Siirt Belediyesine kayyım atanması da daha önceki grup konuşmaları-kayyım atamaları dizilimini bozmayacak şekilde Erdoğan’ın sürece bakışını tekrar net şekilde ortaya koydu.
Gelinen noktada Bahçeli’nin ısrarlı girişimlerine ve toplumda oluşan temkinli müspet havaya rağmen Erdoğan sürecin kendisi içinde olmadan ilerlemesine de mesafeli bir tutum takınıyor.
Cumhurbaşkanı bizatihi süreci destekleyen, sürükleyen, kolaylaştıran bir tarzı benimsemeyeceğini uzun zamandır gsötermiş iken ittifakın sağlamlığına halel gelmemesini sağlayacak açıklamalarda bulundu. Bu çıkışlar ya da Bahçeli’ye verdiği destekler ise sürecin kendisine verilmiş olarak okundu.
Sürecin devamına dair iyimser beklentilerin bu tarz açıklamaları satın alma heyecanı ise yavaş yavaş sönümleniyor.
Erdoğan’ın “bana maliyet çıkarmadan olacaksa olsun” siyaseti güttüğü beklentisi de sürecin ilerlemesini daha da zorlaştıran kayyım siyaseti ve sert ‘terörle mücadele” söylemi ile tutunacak bir dal bulamaz hale gelmiş durumda.
Bolu Kartalkaya’daki yangın, CHPli belediyelere dair soruşturmalar ve İstanbul’da bilirkişi tartışması ile başlayan siyasal yargı süreçleri de “Terörsüz Türkiye” hamlesinin altının boşalmasını beraberinde getiriyor. İlk başta Öcalan’dan Demirtaş’a, CHP’den muhalif basına kadar birçok aktörün ya destek verdiği ya da karşı çıkmayı zor gördüğü toplumsal mutabakat bu son adımlarla daha da sürdürülemez bir konuma evriliyor.
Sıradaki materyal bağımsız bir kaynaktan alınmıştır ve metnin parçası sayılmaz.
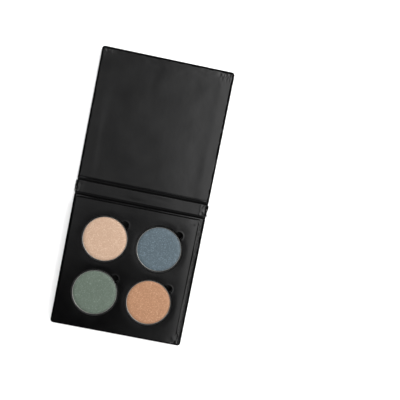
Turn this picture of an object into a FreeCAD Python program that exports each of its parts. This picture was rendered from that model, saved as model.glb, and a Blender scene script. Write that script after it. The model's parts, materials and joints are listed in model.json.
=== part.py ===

31 Mart yerel seçimleri ile başlayan CHP ile normalleşme süreci siyasal zemini olmadığı için kısa ömürlü oldu. Bahçeli’nin çıkışıyla başlayan DEM Parti ya da Kürtlerle normalleşme ise ilk açıklamalarının üzerinden dört ay geçtikten sonra sönümlenme aşamasında. Bundan sonra tek ihtimal örgütün Türkiye içindeki anlamsızlığı ve Kürt siyaseti için de taşınamaz bir yük haline geldiği algısı ile tek taraflı adımların atılması. Bu ise geçmiş tecrübelere bakıldığında çok kolay görünmüyor.
Son on gündeki gelişmeleri “Terörsüz Türkiye” süreci ile birlikte değerlendirdiğimizde kurumsal siyasal ortam ve Erdoğan’ın yol haritası yeniden 31 Mart öncesine dönmüş durumda. Toplumsal psikolojinin ve muhalefetin bu sefer buna nasıl tepki göstereceği ise asıl sorulması gereken mesele. Geleceğin nasıl şekilleneceği de burada düğümleniyor.